DW: These sound like profoundly enriching experiences for your students. Focusing on virtual travel for a moment, do you regard the healer figure (toon?) as your alter ego?
SSG: Yes, the healer toon is a kind of alter ego for me. I love playing the role of keeping players alive in the game, and my healer toon, a night-elf, is a druid who can transform into various animals, and even a tree, so she echoes my interest in the natural world. She also has several professions that I have in real life. She’s not a writer, though! It feels good to have a safe, mostly hidden role that I can slip into from time to time.
I was wondering if you identified with any of the characters who people your poetry book, or came to feel close to them as you wrote in their voices. I found them all sympathetic, except for the defense attorney, Max Steuer, of course, and loved how you were able to suggest so much about their characters through dialogue.
DW: I feel close to all the characters, and, as I mentioned, have gained so much from hearing the dialogue read by others in pop-up performances. Max Steuer is the key role, the all-important antagonist. He’s not sympathetic, but he’s the engine that moves the boxing scenes of cross-examination forward. It’s strange, but, perhaps because he’s so pivotal, I’ve become fond of him, too. At the end, when Steuer says to a witness, “I am not half as cool as you think, Miss Alterman,” has the collective protagonist finally put a dent in this man’s armor, or is he just being obnoxious? I think that this moment could be interpreted either way.

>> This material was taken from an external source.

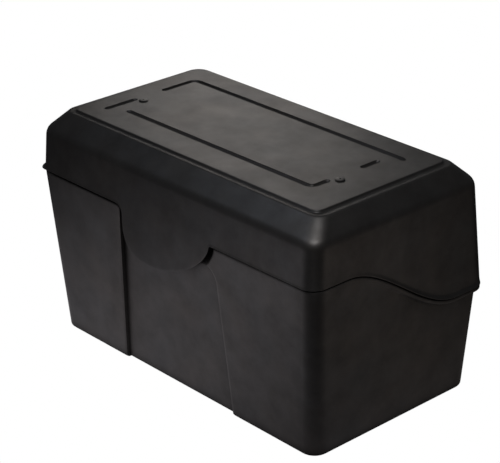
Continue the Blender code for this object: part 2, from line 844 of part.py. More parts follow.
def build_hinge_screws():
    profile = [
        (0.0, -SCREW_LENGTH),
        (SCREW_RADIUS * 0.6, -SCREW_LENGTH),
        (SCREW_RADIUS, -SCREW_LENGTH + 0.0015),
        (SCREW_RADIUS, GAP),
        (SCREW_HEAD_RADIUS, GAP),
        (SCREW_HEAD_RADIUS * 0.86, SCREW_HEAD_HEIGHT * 0.67),
        (SCREW_HEAD_RADIUS * 0.45, SCREW_HEAD_HEIGHT),
        (0.0, SCREW_HEAD_HEIGHT),
    ]
    for part in ("tub", "lid"):
        for name, matrix in screw_matrices(part).items():
            mesh = lathe_mesh(f"hinge_screw_{name}", profile, 12)
            screw = add_object(f"hinge_screw_{name}", mesh, "zinc_steel", ZINC_STEEL, 30)
            screw.matrix_world = matrix


# ---------------------------------------------------------------- cable glands


def gland_matrix(y):
    """Local +Z points out of the left end wall, from a point on its outer face."""
    x = -tub_outline(GLAND_HEIGHT).half_length
    lean = Matrix.Rotation(-math.pi / 2 - math.atan(DRAFT), 4, "Y")
    return Matrix.Translation((x, y, GLAND_HEIGHT)) @ lean


def hexagon_with_bore(name, across_flats, bore, low, high):
    def build(bm):
        segments = 24
        outer, inner = [], []
        for step in range(segments):
            angle = math.tau * step / segments
            turn = (angle + math.pi / 6) % (math.pi / 3) - math.pi / 6
            reach = across_flats / 2 / math.cos(turn)
            outer.append((reach * math.cos(angle), reach * math.sin(angle)))
            inner.append((bore * math.cos(angle), bore * math.sin(angle)))
        levels = [(outer, low), (outer, high), (inner, high), (inner, low)]
        rings = [[(x, y, z) for x, y in ring] for ring, z in levels]
        bridge(bm, rings, close_last_to_first=True)

    return mesh_from(name, build)


def build_cable_glands():
    body_profile = [
        (GLAND_BORE_RADIUS, GLAND_NECK_TOP),
        (GLAND_NECK_RADIUS, GLAND_NECK_TOP),
        (GLAND_NECK_RADIUS, GLAND_COLLAR_HEIGHT),
        (GLAND_COLLAR_RADIUS, GLAND_COLLAR_HEIGHT),
        (GLAND_COLLAR_RADIUS, GAP),
        (GLAND_THREAD_RADIUS, GAP),
        (GLAND_THREAD_RADIUS, -GLAND_THREAD_LENGTH),
        (GLAND_BORE_RADIUS, -GLAND_THREAD_LENGTH),
    ]
    dome_foot = GLAND_COLLAR_HEIGHT + 2 * GAP
    dome_shoulder = GLAND_NECK_TOP + 0.001
    dome_profile = [
        (DOME_BORE_RADIUS, dome_foot),
        (DOME_RADIUS, dome_foot),
        (DOME_RADIUS, dome_shoulder),
        (DOME_RADIUS * 0.88, lerp(dome_shoulder, DOME_TOP, 0.7)),
        (DOME_RADIUS * 0.63, DOME_TOP),
        (DOME_MOUTH_RADIUS, DOME_TOP),
        (DOME_MOUTH_RADIUS, lerp(dome_shoulder, DOME_TOP, 0.46)),
        (DOME_BORE_RADIUS, dome_shoulder),
    ]
    seal_profile = [
        (SEAL_RADIUS, GLAND_COLLAR_HEIGHT),
        (SEAL_RADIUS, GLAND_NECK_TOP),
        (lerp(SEAL_RADIUS, SEAL_BORE_RADIUS, 0.57), SEAL_TOP),
        (SEAL_BORE_RADIUS, SEAL_TOP),
        (SEAL_BORE_RADIUS, GLAND_COLLAR_HEIGHT),
    ]
    nut_inner_face = LOCK_NUT_OUTER_FACE - LOCK_NUT_THICK
    lock_nut = hexagon_with_bore(
        "gland_lock_nut", LOCK_NUT_ACROSS_FLATS, GLAND_THREAD_RADIUS + GAP, nut_inner_face, LOCK_NUT_OUTER_FACE
    )
    for name, y in GLAND_Y.items():
        matrix = gland_matrix(y)
        pieces = {
            "body": (lathe_mesh("gland_body", body_profile), "gland_nylon", GLAND_NYLON),
            "dome_nut": (lathe_mesh("gland_dome_nut", dome_profile), "gland_nylon", GLAND_NYLON),
            "seal": (lathe_mesh("gland_seal", seal_profile), "black_rubber", BLACK_RUBBER),
            "lock_nut": (lock_nut.copy(), "gland_nylon", GLAND_NYLON),
        }
        for piece, (mesh, look_name, look) in pieces.items():
            obj = add_object(f"cable_gland_{name}_{piece}", mesh, look_name, look, 30)
            obj.matrix_world = matrix


# ---------------------------------------------------------------- mat and hold-down


def build_mat():
    length, width, thick = MAT_SIZE
    low = FLOOR + GAP
    mesh = prism_mesh("base_mat", box_corners(length / 2, width / 2), low, low + thick)
    add_object("base_mat", mesh, "black_rubber", BLACK_RUBBER)


def build_hold_down():
    half_length, half_width = BAR_LENGTH / 2, BAR_WIDTH / 2
    top = BAR_UNDERSIDE + BAR_HEIGHT
    channel = [
        (-half_width, BAR_UNDERSIDE),
        (-half_width, top),
        (half_width, top),
        (half_width, BAR_UNDERSIDE),
        (half_width - BAR_THICK, BAR_UNDERSIDE),
        (half_width - BAR_THICK, top - BAR_THICK),
        (-half_width + BAR_THICK, top - BAR_THICK),
        (-half_width + BAR_THICK, BAR_UNDERSIDE),
    ]
    bar_mesh = prism_mesh("hold_down_bar", channel, -half_length, half_length, "Y")
    bar = add_object("hold_down_bar", bar_mesh, "painted_steel", PAINTED_STEEL)
    for name, y in ROD_Y.items():
        hole = prism_mesh(
            f"bar_hole_{name}", circle_corners(ROD_RADIUS + GAP, centre=(0.0, y)), BAR_UNDERSIDE, top + 0.01
        )
        boolean(bar, cutter(f"bar_hole_{name}", hole), "DIFFERENCE")
        insert = [
            (ROD_RADIUS + GAP, BOSS_TOP - GAP),
            (INSERT_RADIUS, BOSS_TOP - GAP),
            (INSERT_RADIUS, INSERT_FLOOR + GAP),
            (ROD_RADIUS + GAP, INSERT_FLOOR + GAP),
        ]
        place(f"rod_insert_{name}", lathe_mesh("rod_insert", insert), y, "brass", BRASS)
        rod = [
            (0.0, ROD_BOTTOM),
            (ROD_RADIUS - ROD_CHAMFER, ROD_BOTTOM),
            (ROD_RADIUS, ROD_BOTTOM + ROD_CHAMFER),
            (ROD_RADIUS, ROD_TOP - ROD_CHAMFER),
            (ROD_RADIUS - ROD_CHAMFER, ROD_TOP),
            (0.0, ROD_TOP),
        ]
        place(f"hold_down_rod_{name}", lathe_mesh("hold_down_rod", rod), y, "zinc_steel", ZINC_STEEL)
        washer_low = top + GAP
        washer_high = washer_low + WASHER_THICK
        washer = [
            (ROD_RADIUS + GAP, washer_high),
            (WASHER_RADIUS, washer_high),
            (WASHER_RADIUS, washer_low),
            (ROD_RADIUS + GAP, washer_low),
        ]
        place(f"hold_down_washer_{name}", lathe_mesh("hold_down_washer", washer), y, "zinc_steel", ZINC_STEEL)
        build_wing_nut(name, y, washer_high + GAP)


def place(name, mesh, y, look_name, look):
    obj = add_object(name, mesh, look_name, look, 30)
    obj.location = (0.0, y, 0.0)
    return obj


def build_wing_nut(name, y, seat):
    """A tapered hub with two upright ears. Its origin is on the rod's axis at the nut's seat."""
    hub = [
        (ROD_RADIUS + GAP, NUT_HEIGHT),
        (NUT_TOP_RADIUS, NUT_HEIGHT),
        (NUT_FOOT_RADIUS, 0.0),
        (ROD_RADIUS + GAP, 0.0),
    ]
    nut = add_object(f"hold_down_wing_nut_{name}", lathe_mesh("wing_nut", hub), "zinc_steel", ZINC_STEEL, 30)
    nut.location = (0.0, y, seat)
    for side in (-1, 1):
        ear = [
            (side * EAR_ROOT_X, NUT_HEIGHT * 0.19),
            (side * EAR_REACH * 0.79, NUT_HEIGHT * 0.5),
            (side * EAR_REACH, EAR_TOP * 0.77),
            (side * EAR_REACH * 0.93, EAR_TOP),
            (side * EAR_REACH * 0.71, EAR_TOP * 0.92),
            (side * EAR_ROOT_X, NUT_HEIGHT * 0.85),
        ]
        helper = cutter(f"ear_{name}_{side}", prism_mesh("ear", ear, -EAR_THICK / 2, EAR_THICK / 2, "Y"))
        helper.location = nut.location
        boolean(nut, helper, "UNION")


def main():
    clear_scene()
    build_tub()
    build_lid()
    build_vent_plugs()
    build_hinges()
    build_hinge_screws()
    build_cable_glands()
    build_mat()
    build_hold_down()


main()
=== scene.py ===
"""Looks of the battery box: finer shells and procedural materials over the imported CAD, in a plain studio.

Metres, +Z up, in the frame of the CAD. The tub and the lid are rebuilt with rounded edges. The other pieces
keep their CAD shape, which is fine enough, and get new materials.
"""

import json
import math
from collections import namedtuple

import bmesh
import bpy
from mathutils import Matrix, Vector

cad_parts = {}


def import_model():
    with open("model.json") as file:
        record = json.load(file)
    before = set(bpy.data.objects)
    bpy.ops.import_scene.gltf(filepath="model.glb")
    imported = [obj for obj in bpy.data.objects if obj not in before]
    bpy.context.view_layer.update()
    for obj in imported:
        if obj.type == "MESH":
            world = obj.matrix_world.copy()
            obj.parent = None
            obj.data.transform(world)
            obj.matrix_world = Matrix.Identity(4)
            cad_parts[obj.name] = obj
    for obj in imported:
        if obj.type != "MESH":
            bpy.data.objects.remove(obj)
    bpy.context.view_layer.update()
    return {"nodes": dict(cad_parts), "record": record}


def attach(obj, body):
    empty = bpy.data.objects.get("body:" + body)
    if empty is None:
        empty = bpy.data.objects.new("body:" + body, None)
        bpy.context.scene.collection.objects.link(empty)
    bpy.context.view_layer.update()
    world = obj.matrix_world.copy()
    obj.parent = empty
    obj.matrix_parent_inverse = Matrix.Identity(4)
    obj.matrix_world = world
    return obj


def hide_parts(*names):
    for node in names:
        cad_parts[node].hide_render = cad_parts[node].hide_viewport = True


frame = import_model()

NODES = frame["nodes"]

Outline = namedtuple("Outline", "half_length front back radius")
Station = namedtuple("Station", "side along")
Light = namedtuple("Light", "place target size power colour")
Pool = namedtuple("Pool", "centre reach brightness tint")

# Tub, as in the CAD source
BASE_LENGTH = 0.550
BASE_WIDTH = 0.306
DRAFT = 0.066
CORNER_RADIUS = 0.0227
FOOT_RADIUS = 0.005
WALL_FOOT = 0.012
WALL = 0.005
FLOOR = 0.006
SEAM_FRONT = 0.262
SEAM_BACK = 0.166
SEAM_START = -0.108
SEAM_END = 0.100
SEAM_GAP = 0.0015
END_REACH = 0.138
RIM_HEIGHT = 0.005
RIM_THICK = 0.0025
RIM_CLEAR_FRONT = 0.0022
RIM_CLEAR = 0.0015
FLANGE_DEPTH = 0.006

# Details of the tub: a wider seam gap over the front's left flank, the flange's fade into the wall, roundings
LEFT_FLANK_GAP = 0.0033
FLANGE_FADE = 0.004
FLANGE_ROUND = 0.0012
RIM_ROUND = 0.0006
FLOOR_ROUND = 0.008
INNER_FOOT = 0.020
LEAST_RADIUS = 0.004

# Recess in the tub's front wall, with a steeper step and a deeper relief than in the CAD
RECESS_CENTRE = -0.006
RECESS_HALF_TOP = 0.0997
RECESS_FLARE = 0.070
RECESS_DEPTH_LOW = 0.005
RECESS_DEPTH_GAIN = 0.010
RECESS_TOP = 0.230
RECESS_CORNER = 0.024
RECESS_LEFT_CORNER = 0.010
RECESS_STEP = 0.0009
SHOULDER_WIDTH = 0.0045
SHOULDER_SHARE = 0.11
RELIEF_START = 0.224
RELIEF_SLOPE = 0.25
POCKET_SIDE = 0.0065
POCKET_UNDER = 0.008

# Lid, as in the CAD source
CREASE_HEIGHT = 0.324
TOP_HEIGHT = 0.353
CREASE_HALF_LENGTH = 0.2895
CREASE_FRONT = -0.1668
CREASE_BACK = 0.150
END_SLOPE = 0.032
FRONT_SLOPE = 0.073
BACK_SLOPE = 0.086
PANEL_HALF_LENGTH = 0.2555
PANEL_FRONT = -0.1298
PANEL_BACK = 0.1164
PANEL_RADIUS = 0.012
PANEL_STEP = 0.003
PANEL_THICK = 0.0045
LEDGE = 0.008
END_LEDGE = 0.012
LID_WALL = 0.004
VENT_PLACES = {"left": (-0.208, -0.036), "right": (0.203, -0.036)}
VENT_HOLE_RADIUS = 0.004

# Tongue of the lid, with small fillets where it leaves the seam
TONGUE_LEFT = -0.0965
TONGUE_LOWEST_X = -0.030
TONGUE_RIGHT = 0.090
TONGUE_DROP = 0.0715
TONGUE_LEFT_POWER = 3.0
TONGUE_RIGHT_POWER = 1.7
TONGUE_LEFT_FILLET = 0.016
TONGUE_RIGHT_FILLET = 0.004
TONGUE_ROUND_SHARE = 0.06
TONGUE_FADE = 0.02

# Grooves in the lid's panel: round cutters whose centre line lies a little above the panel
GROOVE_BEND = 0.010
GROOVE_RADIUS = 0.0052
GROOVE_LIFT = 0.0018

# Lines round the lid: the panel's rounded edge as (distance down, distance out), and its foot on the ledge as
# (distance up, distance out)
PANEL_EDGE = [(0.0, -0.0030), (0.0, -0.0016), (0.0001, -0.0009), (0.0005, -0.0003), (0.0011, 0.0)]
PANEL_FOOT = [(0.0007, 0.0005), (0.0002, 0.0010), (0.0, 0.0018)]

# The ledge rounds over into the chamfer, and the chamfer into the wall. Shares run down the chamfer.
LEDGE_ROUND = 0.0026
CHAMFER_FIRST = 0.06
CHAMFER_LAST = 0.80
CREASE_REACH = 0.009
SKIRT_LINE = 0.282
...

Could you give us a preview of what you’re working on currently?
SSG: I have been working on making art quilts that riff off of poems in some way, and I hope to put together a book of poetry with each poem accompanied by a photograph of the quilt that inspired it. I just finished a series of four quilts that use the structure of poetic forms (so far I’ve done the sonnet, haiku, sestina, and villanelle) as a structure for the quilts. Working on quilts like these have given me new insights into the forms themselves and their strengths and weaknesses. I’m also planning to use a blog I’m keeping about poetry and quilting to write an essay or series of essays about the connections between quilting and poetry, and what it means to me to begin to take myself seriously as a fiber artist after so many years as a writer.
How about you? What are you working on now?
DW: Your quilt projects sound phenomenal. And this is such a fresh approach to utilizing formal poetry. As for me, I’ve just started translating Amelia Rosselli’s longest collection, Documento (Document) with my co-translator, Roberta Antognini. In terms of my own poetry, I’m hoping to return to my political book in the near future and write poems about movies by blacklisted directors and actors—for instance, the film Force of Evil, which stars John Garfield (blacklisted) and was directed by Abraham Polonsky (also blacklisted).